First the laws are written for a purpose:  to get people to run their own businesses.  The Hegemon knows new and small business is where the job growth comes from.  And new tax sources, since the Hegemon prefers to allow at least some innovation and competition to expand the base (in an intellectual property regime, innovation and competition is largely constrained, USA only has to be a but freer than the other places).

Of course, once you make money, they want it all, as Reagan quipped:  If it moves tax it, if it keeps moving regulate it, if it stops moving subsidize it.  Republicans do this to business, democrats do this to people.

If I was Trump, assuming he wins the electoral college vote, I sell everything off by the time I was sworn in, and donate the proceeds to charity.  Enter office with nothing.  (Tell the kids to go find work, but don't embarrass me).

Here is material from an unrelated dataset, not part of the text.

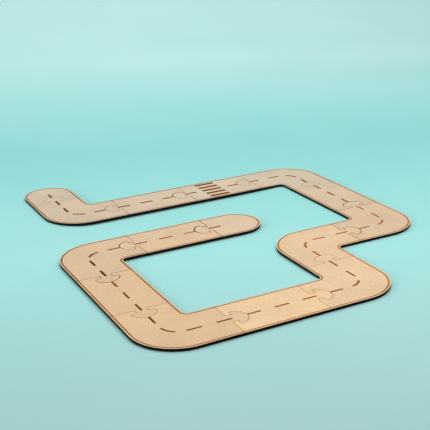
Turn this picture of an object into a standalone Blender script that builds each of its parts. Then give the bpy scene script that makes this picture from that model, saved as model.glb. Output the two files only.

Serve the 4-8 years as President, and then come out and start over.  Of course he'd be a billonaire again in a month, but so what, it would not matter.  He'd pull down a million a week in speaker fees.    His lifestyle would still be fabulous and a write-off.

I expect Trump's retirement plan is the same as mine: grab my chest and drop dead mid-sentence at a trade show (in Hong Kong.)  Tag 'im and drag 'im.

But my lifestyle is not so fabulous (fabulous enough for me, sed de gustibus non disputandem est.)  No private planes for me.  Too much of the Icarus idea, cautionary tales of success and extravagance.  That the Dakin family disappeared on a test flight-Christmas vacation is still recalled in the industry.  The lawsuits cite many other crashes.

Trump will change nothing, the ex nihilo credit regime is over.  He'll just preside over the assigning of the costs of the damage done during the boom years.  Hillary would have been obliged to do the same thing.

You can wail and cry about your assets, those tallied in ex nihilo credit, disappearing, or being stolen, or whatever, but they were never there to begin with, nothing from nothing is nothing.  "But I worked for it...!"  You worked for nothing.  Literally.

Or you can be self-employed, and build a business into the vacuum being created by the destruction of the dinosaur ex nihilo credit regime.

There may be no jobs, but there sure is a lot of work to be done, money to be made.

Feel free to forward this by email to three of your friends.


1 comments:

Anonymous said...

"He loves his work,"

This is so important as an entrepreneur which many people don't get. Whatever business or trade that you are in, you will most likely have competition who is in it for more than just the money. You do not want to compete with someone like this - you want to be that person in whichever field that you're in. If you love what you do, you are less likely to cut corners or just give up easily, and you will greatly increase your probability of success.